Self-Assembled Perovskite Nanoislands on CH3NH3PbI3 Cuboid Single Crystals by Energetic Surface Engineering

Organometal perovskite single crystals have been recognized as a promising platform for high-performance optoelectronic devices, featuring high crystallinity and stability. However, a high trap density and structural nonuniformity at the surface have been major barriers to the progress of single crystal-based optoelectronic devices.

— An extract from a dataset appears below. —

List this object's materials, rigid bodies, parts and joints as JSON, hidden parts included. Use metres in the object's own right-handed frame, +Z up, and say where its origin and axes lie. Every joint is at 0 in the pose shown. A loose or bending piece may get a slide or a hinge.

Here, the formation of a unique nanoisland structure is reported at the surface of the facet-controlled cuboid MAPbI₃ (MA = CH₃NH₃⁺) single crystals through a cation interdiffusion process enabled by energetically vaporized CsI. The interdiffusion of mobile ions between the bulk and the surface is triggered by thermally activated CsI vapor, which reconstructs the surface that is rich in MA and CsI with reduced dangling bonds. Simultaneously, an array of Cs-Pb-rich nanoislands is constructed on the surface of the MAPbI₃ single crystals. This newly reconstructed nanoisland surface enhances the light absorbance over 50% and increases the charge carrier mobility from 56 to 93 cm² V⁻¹ s⁻¹. As confirmed by Kelvin probe force microscopy, the nanoislands form a gradient band bending that prevents recombination of excess carriers, and thus, enhances lateral carrier transport properties. This unique engineering of the single crystal surface provides a pathway towards developing high-quality perovskite single-crystal surface for optoelectronic applications.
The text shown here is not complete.